• [Do this]
Only the lines from the one containing "its own outline" through the one containing "HEEL_S, LIFT_THICK = 222.0, 6.0" are wanted. Give them again exactly, both ends included.

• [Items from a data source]
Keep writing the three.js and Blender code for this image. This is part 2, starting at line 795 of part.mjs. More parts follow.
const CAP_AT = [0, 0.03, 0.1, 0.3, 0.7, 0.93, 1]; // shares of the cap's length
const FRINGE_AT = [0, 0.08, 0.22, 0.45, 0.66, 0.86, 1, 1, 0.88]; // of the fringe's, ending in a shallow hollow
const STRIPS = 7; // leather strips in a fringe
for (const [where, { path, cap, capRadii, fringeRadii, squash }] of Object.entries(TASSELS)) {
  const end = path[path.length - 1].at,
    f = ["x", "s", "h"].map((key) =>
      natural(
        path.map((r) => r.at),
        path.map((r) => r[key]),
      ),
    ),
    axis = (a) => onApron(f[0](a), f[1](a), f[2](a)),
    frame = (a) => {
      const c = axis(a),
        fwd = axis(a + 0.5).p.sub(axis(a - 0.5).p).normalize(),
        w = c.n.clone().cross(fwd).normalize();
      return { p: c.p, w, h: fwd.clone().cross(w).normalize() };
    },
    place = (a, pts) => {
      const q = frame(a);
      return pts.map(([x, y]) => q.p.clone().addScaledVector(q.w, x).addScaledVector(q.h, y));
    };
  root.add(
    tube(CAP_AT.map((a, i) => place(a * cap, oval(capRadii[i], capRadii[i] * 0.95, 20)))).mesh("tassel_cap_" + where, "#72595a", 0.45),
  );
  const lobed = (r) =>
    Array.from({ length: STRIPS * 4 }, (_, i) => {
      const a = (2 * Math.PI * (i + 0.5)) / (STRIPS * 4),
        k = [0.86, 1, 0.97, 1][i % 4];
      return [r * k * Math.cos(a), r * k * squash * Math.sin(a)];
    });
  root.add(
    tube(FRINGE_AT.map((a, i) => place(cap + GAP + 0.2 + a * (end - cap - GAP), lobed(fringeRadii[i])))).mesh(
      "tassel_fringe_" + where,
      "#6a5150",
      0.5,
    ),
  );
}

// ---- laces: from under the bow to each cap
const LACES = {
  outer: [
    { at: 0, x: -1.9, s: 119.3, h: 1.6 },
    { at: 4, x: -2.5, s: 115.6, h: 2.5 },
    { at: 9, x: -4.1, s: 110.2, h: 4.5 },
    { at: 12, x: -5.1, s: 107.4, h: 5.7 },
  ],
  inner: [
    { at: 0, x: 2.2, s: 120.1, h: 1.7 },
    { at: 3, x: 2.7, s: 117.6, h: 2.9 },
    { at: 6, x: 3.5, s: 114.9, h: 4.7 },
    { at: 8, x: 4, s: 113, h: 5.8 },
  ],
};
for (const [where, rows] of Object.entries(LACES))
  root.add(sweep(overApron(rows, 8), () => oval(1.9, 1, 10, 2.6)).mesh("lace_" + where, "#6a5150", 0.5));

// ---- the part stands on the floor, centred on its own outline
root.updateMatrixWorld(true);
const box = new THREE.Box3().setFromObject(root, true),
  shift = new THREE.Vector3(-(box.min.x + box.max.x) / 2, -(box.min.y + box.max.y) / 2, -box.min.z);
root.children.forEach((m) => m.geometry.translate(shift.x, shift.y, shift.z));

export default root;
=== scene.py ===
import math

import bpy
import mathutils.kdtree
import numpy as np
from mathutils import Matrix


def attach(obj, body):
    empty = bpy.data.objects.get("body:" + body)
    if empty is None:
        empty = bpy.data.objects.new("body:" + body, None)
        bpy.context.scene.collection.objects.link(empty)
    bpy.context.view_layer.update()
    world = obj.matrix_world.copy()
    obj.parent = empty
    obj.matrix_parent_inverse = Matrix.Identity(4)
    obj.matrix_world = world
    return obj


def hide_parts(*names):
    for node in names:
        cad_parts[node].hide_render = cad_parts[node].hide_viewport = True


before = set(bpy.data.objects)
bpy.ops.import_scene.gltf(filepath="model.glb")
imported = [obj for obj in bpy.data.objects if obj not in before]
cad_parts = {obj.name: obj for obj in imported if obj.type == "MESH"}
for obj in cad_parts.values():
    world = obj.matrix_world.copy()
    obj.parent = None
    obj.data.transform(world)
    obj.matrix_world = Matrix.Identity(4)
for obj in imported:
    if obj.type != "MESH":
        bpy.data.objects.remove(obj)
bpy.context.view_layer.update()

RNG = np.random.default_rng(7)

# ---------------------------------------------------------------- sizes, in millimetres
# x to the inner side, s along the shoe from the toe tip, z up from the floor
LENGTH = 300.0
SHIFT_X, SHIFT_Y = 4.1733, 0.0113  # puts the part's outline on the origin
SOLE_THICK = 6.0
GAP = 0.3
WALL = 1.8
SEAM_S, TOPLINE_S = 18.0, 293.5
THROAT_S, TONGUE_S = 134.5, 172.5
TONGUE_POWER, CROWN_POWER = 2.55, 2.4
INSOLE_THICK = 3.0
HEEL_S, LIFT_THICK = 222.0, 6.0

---

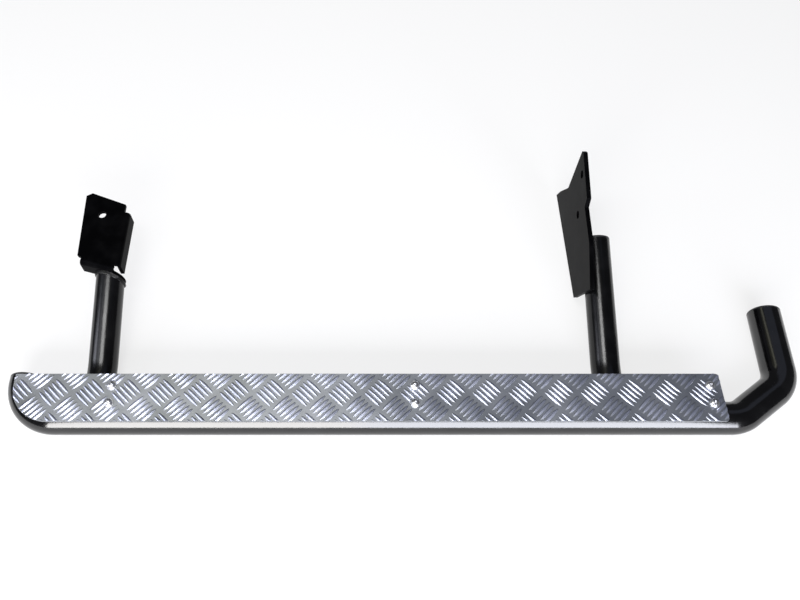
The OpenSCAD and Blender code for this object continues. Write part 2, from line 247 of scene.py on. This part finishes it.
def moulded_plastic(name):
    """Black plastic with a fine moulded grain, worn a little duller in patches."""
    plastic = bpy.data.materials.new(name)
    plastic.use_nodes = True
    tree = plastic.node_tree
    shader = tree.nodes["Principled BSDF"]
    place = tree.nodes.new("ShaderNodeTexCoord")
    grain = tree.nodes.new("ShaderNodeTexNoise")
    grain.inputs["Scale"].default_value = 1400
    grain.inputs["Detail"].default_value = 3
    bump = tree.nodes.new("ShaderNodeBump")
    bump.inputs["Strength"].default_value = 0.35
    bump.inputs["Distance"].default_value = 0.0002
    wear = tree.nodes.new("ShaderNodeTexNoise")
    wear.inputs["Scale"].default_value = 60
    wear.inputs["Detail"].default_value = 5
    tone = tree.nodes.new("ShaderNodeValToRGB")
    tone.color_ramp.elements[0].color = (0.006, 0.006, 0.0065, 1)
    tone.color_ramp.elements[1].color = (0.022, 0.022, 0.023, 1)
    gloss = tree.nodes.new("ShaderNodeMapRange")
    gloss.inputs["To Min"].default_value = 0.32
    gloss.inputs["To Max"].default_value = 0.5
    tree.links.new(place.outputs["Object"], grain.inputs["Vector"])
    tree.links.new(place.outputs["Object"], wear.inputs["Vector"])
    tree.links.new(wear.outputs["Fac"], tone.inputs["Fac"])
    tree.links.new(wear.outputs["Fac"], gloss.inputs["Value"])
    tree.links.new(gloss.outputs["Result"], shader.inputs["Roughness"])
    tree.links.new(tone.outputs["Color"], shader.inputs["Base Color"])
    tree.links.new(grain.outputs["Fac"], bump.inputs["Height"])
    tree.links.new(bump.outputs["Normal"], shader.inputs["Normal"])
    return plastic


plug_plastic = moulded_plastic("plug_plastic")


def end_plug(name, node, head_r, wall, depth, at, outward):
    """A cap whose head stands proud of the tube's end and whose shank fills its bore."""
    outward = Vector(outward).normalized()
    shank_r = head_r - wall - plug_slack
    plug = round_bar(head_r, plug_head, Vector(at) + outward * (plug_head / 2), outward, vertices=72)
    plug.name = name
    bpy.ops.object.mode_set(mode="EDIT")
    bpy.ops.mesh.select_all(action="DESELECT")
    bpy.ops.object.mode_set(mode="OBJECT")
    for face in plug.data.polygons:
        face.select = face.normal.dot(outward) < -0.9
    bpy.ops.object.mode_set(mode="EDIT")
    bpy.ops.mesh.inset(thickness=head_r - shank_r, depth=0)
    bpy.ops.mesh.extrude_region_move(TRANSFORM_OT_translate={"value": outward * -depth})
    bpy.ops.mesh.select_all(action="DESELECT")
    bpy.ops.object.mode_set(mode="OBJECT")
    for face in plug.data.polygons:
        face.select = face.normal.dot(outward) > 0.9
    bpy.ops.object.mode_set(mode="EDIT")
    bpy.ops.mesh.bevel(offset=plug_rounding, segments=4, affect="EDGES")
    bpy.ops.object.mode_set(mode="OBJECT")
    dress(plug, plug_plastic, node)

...

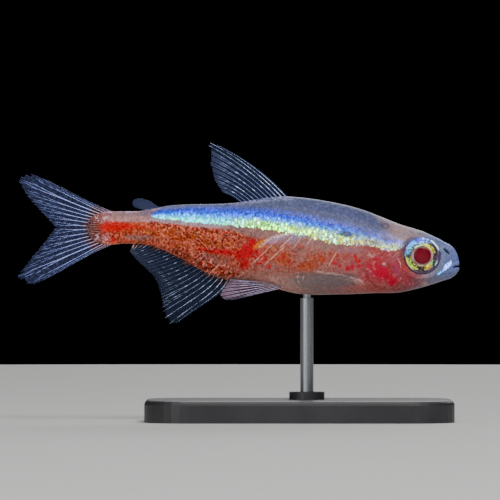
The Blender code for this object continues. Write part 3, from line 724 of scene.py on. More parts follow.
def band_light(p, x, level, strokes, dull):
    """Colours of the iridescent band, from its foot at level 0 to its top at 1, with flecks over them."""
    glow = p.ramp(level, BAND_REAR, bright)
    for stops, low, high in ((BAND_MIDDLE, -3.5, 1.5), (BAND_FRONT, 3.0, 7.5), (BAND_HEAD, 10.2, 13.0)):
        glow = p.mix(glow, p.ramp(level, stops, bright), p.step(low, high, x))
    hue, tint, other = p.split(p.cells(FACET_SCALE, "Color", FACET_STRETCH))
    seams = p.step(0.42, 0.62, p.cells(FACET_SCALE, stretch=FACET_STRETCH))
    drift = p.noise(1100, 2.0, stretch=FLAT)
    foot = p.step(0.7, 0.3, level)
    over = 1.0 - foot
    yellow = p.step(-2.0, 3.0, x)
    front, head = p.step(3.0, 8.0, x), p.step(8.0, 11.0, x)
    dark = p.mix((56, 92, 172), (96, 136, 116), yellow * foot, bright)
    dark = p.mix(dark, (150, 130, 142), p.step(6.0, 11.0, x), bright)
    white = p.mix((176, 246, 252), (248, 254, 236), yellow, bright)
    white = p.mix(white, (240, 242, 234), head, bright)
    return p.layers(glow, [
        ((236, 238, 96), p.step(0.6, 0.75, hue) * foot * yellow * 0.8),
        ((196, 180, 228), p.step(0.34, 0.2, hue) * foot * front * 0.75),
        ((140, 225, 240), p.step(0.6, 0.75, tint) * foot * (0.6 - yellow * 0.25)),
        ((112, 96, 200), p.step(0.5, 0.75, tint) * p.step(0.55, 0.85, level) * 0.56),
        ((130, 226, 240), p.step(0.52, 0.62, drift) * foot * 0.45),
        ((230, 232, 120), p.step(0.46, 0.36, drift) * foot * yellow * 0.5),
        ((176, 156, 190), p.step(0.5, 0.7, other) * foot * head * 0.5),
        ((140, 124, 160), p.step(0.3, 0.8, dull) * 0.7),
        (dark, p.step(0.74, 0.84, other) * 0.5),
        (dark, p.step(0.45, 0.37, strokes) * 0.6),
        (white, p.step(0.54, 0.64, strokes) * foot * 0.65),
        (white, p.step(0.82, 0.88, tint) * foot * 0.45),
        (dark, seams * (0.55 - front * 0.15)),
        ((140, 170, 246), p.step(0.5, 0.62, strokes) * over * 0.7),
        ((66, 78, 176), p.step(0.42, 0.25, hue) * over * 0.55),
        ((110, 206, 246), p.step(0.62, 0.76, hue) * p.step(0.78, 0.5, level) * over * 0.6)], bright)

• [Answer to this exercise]
// ---- the part stands on the floor, centred on its own outline
root.updateMatrixWorld(true);
const box = new THREE.Box3().setFromObject(root, true),
  shift = new THREE.Vector3(-(box.min.x + box.max.x) / 2, -(box.min.y + box.max.y) / 2, -box.min.z);
root.children.forEach((m) => m.geometry.translate(shift.x, shift.y, shift.z));

export default root;
=== scene.py ===
import math

import bpy
import mathutils.kdtree
import numpy as np
from mathutils import Matrix


def attach(obj, body):
    empty = bpy.data.objects.get("body:" + body)
    if empty is None:
        empty = bpy.data.objects.new("body:" + body, None)
        bpy.context.scene.collection.objects.link(empty)
    bpy.context.view_layer.update()
    world = obj.matrix_world.copy()
    obj.parent = empty
    obj.matrix_parent_inverse = Matrix.Identity(4)
    obj.matrix_world = world
    return obj


def hide_parts(*names):
    for node in names:
        cad_parts[node].hide_render = cad_parts[node].hide_viewport = True


before = set(bpy.data.objects)
bpy.ops.import_scene.gltf(filepath="model.glb")
imported = [obj for obj in bpy.data.objects if obj not in before]
cad_parts = {obj.name: obj for obj in imported if obj.type == "MESH"}
for obj in cad_parts.values():
    world = obj.matrix_world.copy()
    obj.parent = None
    obj.data.transform(world)
    obj.matrix_world = Matrix.Identity(4)
for obj in imported:
    if obj.type != "MESH":
        bpy.data.objects.remove(obj)
bpy.context.view_layer.update()

RNG = np.random.default_rng(7)

# ---------------------------------------------------------------- sizes, in millimetres
# x to the inner side, s along the shoe from the toe tip, z up from the floor
LENGTH = 300.0
SHIFT_X, SHIFT_Y = 4.1733, 0.0113  # puts the part's outline on the origin
SOLE_THICK = 6.0
GAP = 0.3
WALL = 1.8
SEAM_S, TOPLINE_S = 18.0, 293.5
THROAT_S, TONGUE_S = 134.5, 172.5
TONGUE_POWER, CROWN_POWER = 2.55, 2.4
INSOLE_THICK = 3.0
HEEL_S, LIFT_THICK = 222.0, 6.0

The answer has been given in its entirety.